Because, you may have noticed that I said that the latest open time is specified — that doesn’t mean that they will stay open until then. The first langer Samstag that I went shopping at a hardware store, they threw us out at 1 (their usual Saturday hours, it turned out, although their hours aren’t posted). Another time I arrived at Arlt, Frankfurt’s closest thing to a Radio Shack (whose catalog seems to show stores all over the world, but there aren’t any here) at 4:15, 15 minutes too late. The sign on my local wine shop claims that they close every Saturday at 1, but they’re usually there until 2 — I guess that’s so no one can complain if they do leave early.

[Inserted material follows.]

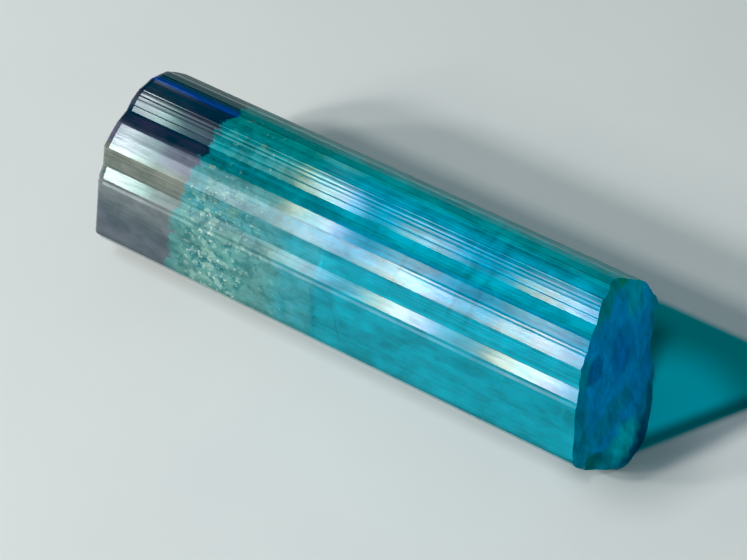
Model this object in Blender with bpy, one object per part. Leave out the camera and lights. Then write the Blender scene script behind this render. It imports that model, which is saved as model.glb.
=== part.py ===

Other hours are equally strange — the office where you get a residency permit is open from 7:30-1 Monday-Friday; however the place where you take your residency permit to get your work permit — sometime I’ll write that story — closes at 12:30. The electronic repair shop (the VCR didn’t like the move — fortunately we’re in Frankfurt where there is a large enough supply of US-standard TV equipment to support a repair operation) is open Monday-Friday 10-2 and 3-6. There is a videotape (US-standard) rental store near the Army base that has hours even longer than Erol’s. (Also unlike Erol’s, they have X-rated tapes — or at least they’re advertised that way; we haven’t tried any yet to see if they really are.) The doctor where I got the chest X-ray for the residency permit is open Monday, Tuesday and Thursday 7-11 and 3-5, Friday 7-11 and 1-3.

The ultimate, though, has to be the Computerland in downtown Frankfurt. One lunch hour I went there to try to buy a printer ribbon and found them closed. No wonder — their hours are Monday-Thursday 10-12 and 2-4 and Friday 10-12!